Again, it’s also a plus that Thunder Force AC is a really good shmup in general. There are 8 stages, additional ships to unlock, five weapons to collect, and a fantastic soundtrack attached. Visually it doesn’t have a lot of added flair or effects going on, but the stages still hold up pretty well, and the game runs smoothly throughout, even when things on screen get a little hectic. It’s also not the hardest shoot ‘em up out there, I found Thunder Force AC’s difficulty curve to be pretty on point, ratcheting up the difficulty in a way that doesn’t make the game feel insurmountable on the standard difficulty. 

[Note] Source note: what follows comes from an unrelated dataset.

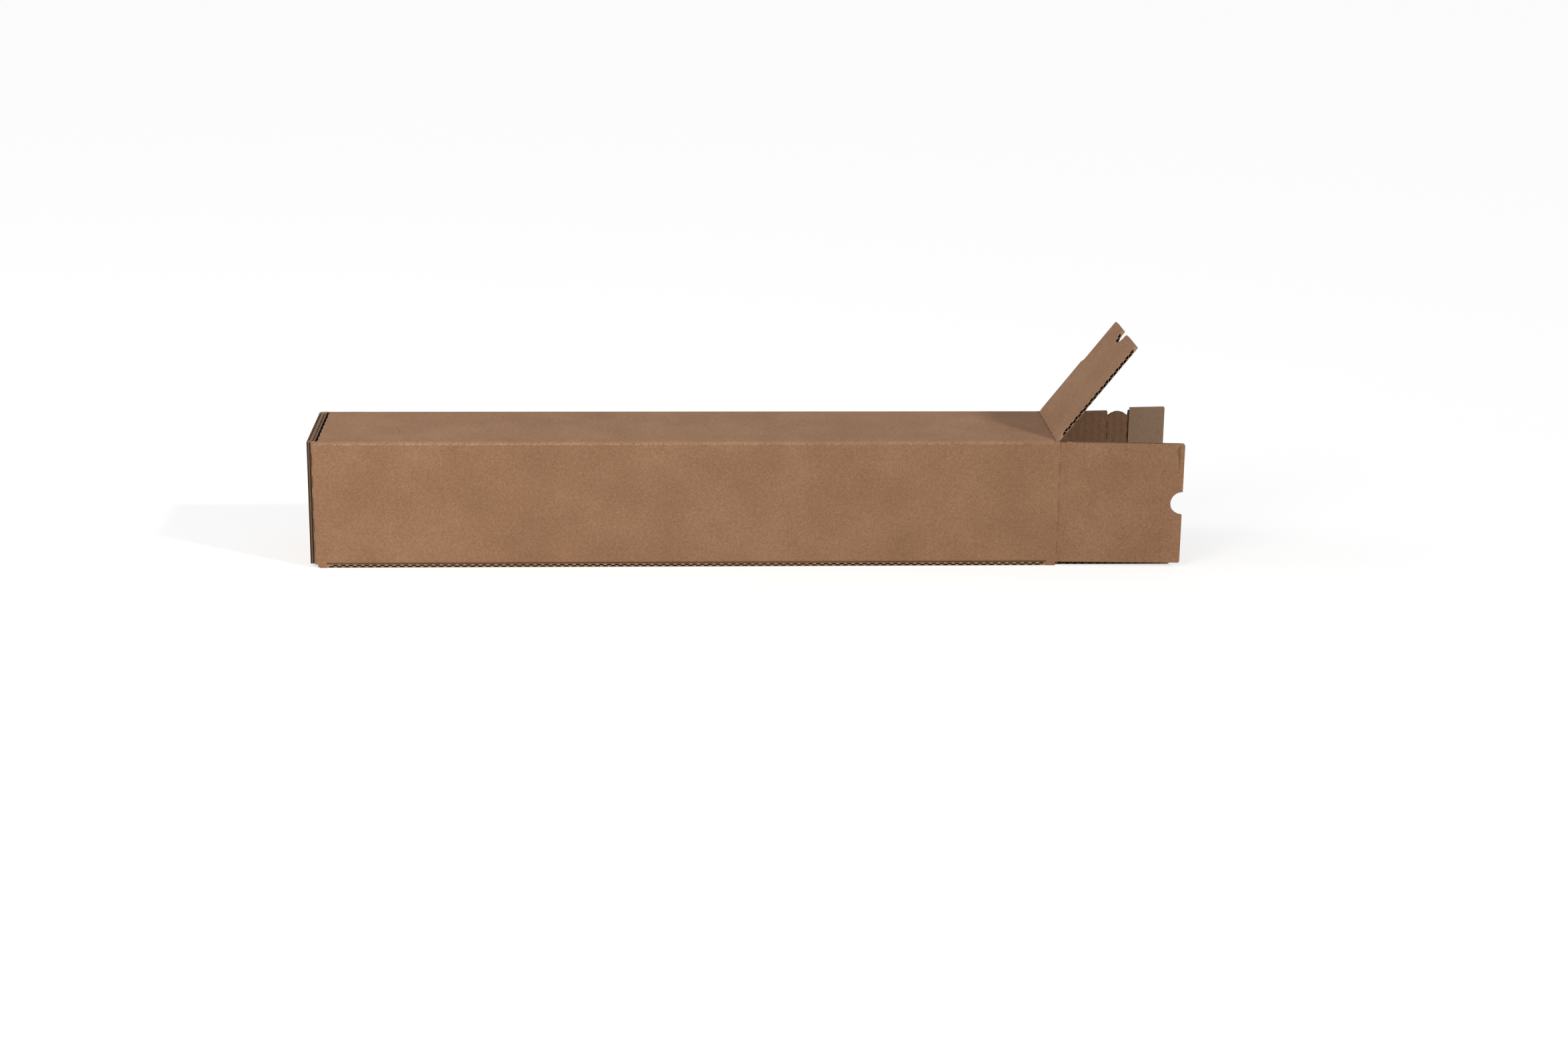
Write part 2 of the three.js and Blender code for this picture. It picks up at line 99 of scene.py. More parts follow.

So yeah, if you haven’t checked out one of these excellent SEGA AGES releases so far, Thunder Force AC is a pretty good place to start. It’s one of those games that rarely gets ported, certainly not to current consoles, and is a neat little bit of video game history in its own right. I would highly recommend picking it up when it hits the Switch eShop today. 

Note: SEGA provided us with a SEGA AGES Thunder Force AC Switch code for review purposes.